Provided material:
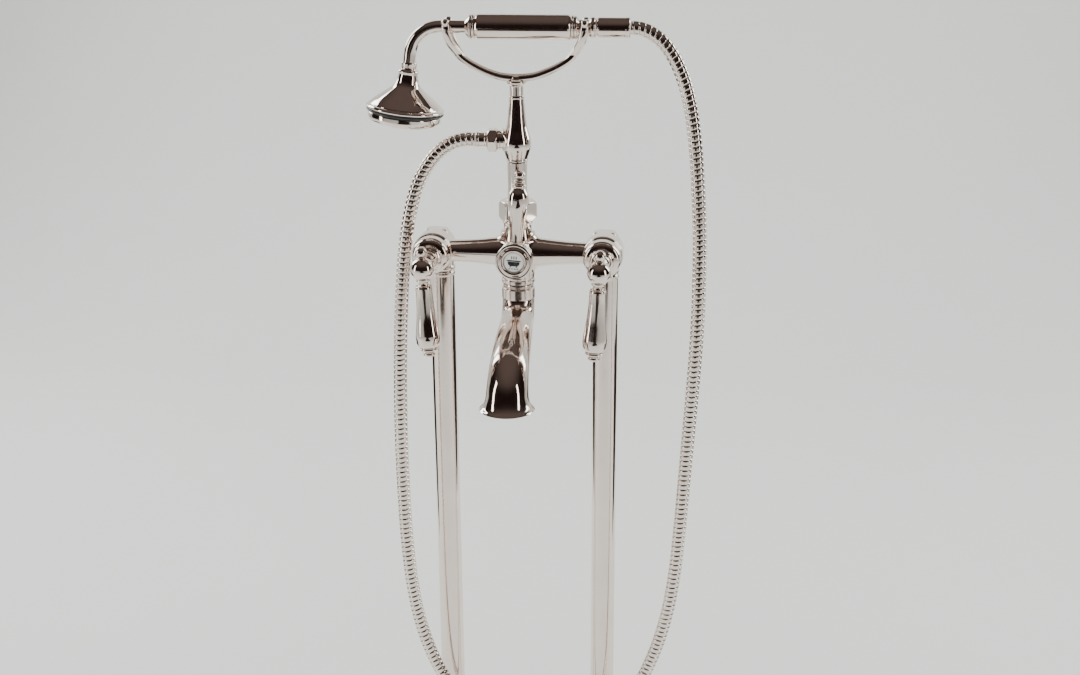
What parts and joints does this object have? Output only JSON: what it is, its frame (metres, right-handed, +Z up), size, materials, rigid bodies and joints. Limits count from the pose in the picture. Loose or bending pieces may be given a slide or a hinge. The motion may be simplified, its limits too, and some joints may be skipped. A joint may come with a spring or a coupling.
{
  "type": "floor-standing bath and shower mixer",
  "caption": "Floor-standing bath mixer: standpipes carry a body with quarter-turn levers, diverter and spout, and a riser whose cradle holds a handset on a metal hose.",
  "frame": {"origin": "on the floor, midway between the standpipe axes", "axes": "+X to the user's right, +Y towards the wall, +Z up"},
  "size_m": [0.3542, 0.2215, 1.0376],
  "materials": {
    "polished_nickel": "polished nickel plate",
    "hose_metal": "polished interlocked metal hose",
    "plain_brass": "machined",
    "copper": "drawn copper tube",
    "black_rubber": "moulded",
    "white_plastic": "moulded",
    "white_porcelain": "glazed",
    "valve_ceramic": "lapped"
  },
  "bodies": {
    "standing_frame": {"left_floor_flange": "polished_nickel", "left_standpipe": "polished_nickel", "left_elbow": "polished_nickel", "left_union_nut": "polished_nickel", "left_valve_bonnet": "polished_nickel", "left_supply_pipe": "copper", "left_union_washer": "black_rubber", "left_cartridge": "plain_brass", "left_ceramic_disc_fixed": "valve_ceramic", "right_floor_flange": "polished_nickel", "right_standpipe": "polished_nickel", "right_elbow": "polished_nickel", "right_union_nut": "polished_nickel", "right_valve_bonnet": "polished_nickel", "right_supply_pipe": "copper", "right_union_washer": "black_rubber", "right_cartridge": "plain_brass", "right_ceramic_disc_fixed": "valve_ceramic", "mixer_body": "polished_nickel", "spout": "polished_nickel", "spout_collar": "polished_nickel", "riser_nut": "polished_nickel", "riser_column": "polished_nickel", "riser_tee": "polished_nickel", "hose_nut": "polished_nickel", "hose_ferrule": "polished_nickel", "diverter_cartridge": "plain_brass", "outlet_nipple": "plain_brass", "spout_seal": "black_rubber", "riser_washer": "black_rubber", "hose_washer": "black_rubber", "check_valve": "white_plastic", "flow_straightener": "white_plastic", "hose_riser_run": "hose_metal"},
    "left_lever": {"left_ceramic_disc_moving": "valve_ceramic", "left_spindle": "plain_brass", "left_lever_hub": "polished_nickel", "left_lever_arm": "polished_nickel"},
    "right_lever": {"right_ceramic_disc_moving": "valve_ceramic", "right_spindle": "plain_brass", "right_lever_hub": "polished_nickel", "right_lever_arm": "polished_nickel"},
    "diverter": {"diverter_spindle": "plain_brass", "diverter_barrel": "polished_nickel", "diverter_bezel": "polished_nickel", "diverter_plate": "white_porcelain", "diverter_lever": "polished_nickel"},
    "cradle": {"cradle": "polished_nickel", "cradle_grub_screw": "plain_brass"},
    "handset": {"handset_neck": "polished_nickel", "handset_head": "polished_nickel", "rose_seal": "black_rubber", "rose_plate": "polished_nickel", "handset_ferrule": "polished_nickel", "handset_grip": "polished_nickel", "handset_end": "polished_nickel", "handset_washer": "black_rubber", "handset_hose_nut": "polished_nickel", "hose_handset_run": "hose_metal"}
  },
  "joints": [
    {"name": "left_lever_turn", "type": "hinge", "parent": "standing_frame", "child": "left_lever", "pos_m": [-0.09, -0.12, 0.79], "axis": [0, 1, 0], "range_deg": [0, 90]},
    {"name": "right_lever_turn", "type": "hinge", "parent": "standing_frame", "child": "right_lever", "pos_m": [0.09, -0.12, 0.79], "axis": [0, -1, 0], "range_deg": [0, 90]},
    {"name": "diverter_turn", "type": "hinge", "parent": "standing_frame", "child": "diverter", "pos_m": [0, -0.085, 0.79], "axis": [0, 1, 0], "range_deg": [0, 60]},
    {"name": "cradle_swivel", "type": "hinge", "parent": "standing_frame", "child": "cradle", "pos_m": [0, -0.048, 0.96], "axis": [0, 0, 1], "range_deg": [-15, 15], "deforming": ["hose_riser_run", "hose_handset_run"]},
    {"name": "handset_lift", "type": "slide", "parent": "cradle", "child": "handset", "axis": [0, 0, 1], "range_m": [0, 0.06], "deforming": ["hose_handset_run"]}
  ]
}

Aim of the exercise:
In the listing above, locate each line with "joints" and copy it.

Response to this task:
What parts and joints does this object have? Output only JSON: what it is, its frame (metres, right-handed, +Z up), size, materials, rigid bodies and joints. Limits count from the pose in the picture. Loose or bending pieces may be given a slide or a hinge. The motion may be simplified, its limits too, and some joints may be skipped. A joint may come with a spring or a coupling.
  "joints": [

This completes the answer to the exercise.